ここまで一切交戦のない辰。実はその能力「天の抑留」を使って、「鵜の目鷹の目」の効果範囲よりもさらに上空に浮遊していました。そこから戦況を観察。卯の能力が圧倒的で台風の目になりそうだと感じていました。地上では、子の姿を見失った巳のゾンビが、目にした参加者を殺そうと徘徊していました。見つかったのは寅と丑。どれだけ傷を追わせても動きを止めないゾンビに戸惑う2人に横槍をいれようとしますが、次の瞬間卯に発見されます。申の力で遙か上空まで打ち上げられた巳の首に見られ、戸惑っていると次は卯が申によって打ち上げられて刺殺されます。
辰・巳・午・未・申・酉・戌・亥が脱落。
いなくなった子は置いておいて、勢力を拡大(辰・巳・申)した卯と、卯のゾンビに対抗するためだけに手を組んだ寅と丑の戦いに突入。断罪兄弟の武器である火炎放射器と氷冷放射器を利用してゾンビを葬る寅と丑でしたが、寅は丑をかばって卯の凶刃の前に倒れます。卯は丑に刺殺されたかに見えましたが、直前に自殺し自身に操られるゾンビに変貌していました。
寅・辰・巳・午・未・申・酉・戌・亥が脱落。
卯がゾンビとなっても戦うのは、ルールの穴とでもいうべき勝利条件に「生きていること」が問われていなかったことを突いてでした。永遠に動き続けるゾンビとなって宝石を回収すれば勝者となります。その丑と卯ゾンビをまとめて葬ったのは、未が残した手榴弾を手にした子でした。

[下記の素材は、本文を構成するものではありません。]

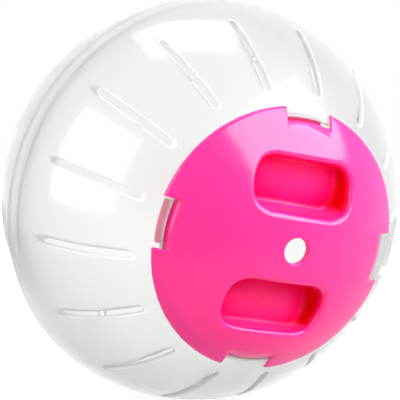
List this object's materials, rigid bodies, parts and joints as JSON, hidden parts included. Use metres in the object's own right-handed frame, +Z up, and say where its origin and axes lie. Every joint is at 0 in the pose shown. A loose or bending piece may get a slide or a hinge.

子が優勝。そして、子の能力「ねずみさん」の正体が明かされます。確率世界へ干渉するという反則じみた力。簡単に言うと100通りのやり方を同時に試行できる能力。万能ではなく、どんな方法で告白しても好きな女の子にOKをもらえなかったり、という結果になることはあります。どう頑張っても勝てない相手には勝てないという力。ジャンケンはもちろん最強ですけどね。そして副作用として強い眠気にずっと襲われていました。あらゆる戦略を試して99回死んで、唯一生き残れたルートが本編だった、と明かされます。
後日談「どうしても叶えたいたったひとつの願いと割とそうでもない99の願い」は能力のこともタイトルに含めた、子が願いを叶える話ですね。十二回目の十二大戦で、前回優勝が亥、その4回前が未という干支のめぐりという事まで含めて予定調和の戦いでしたか。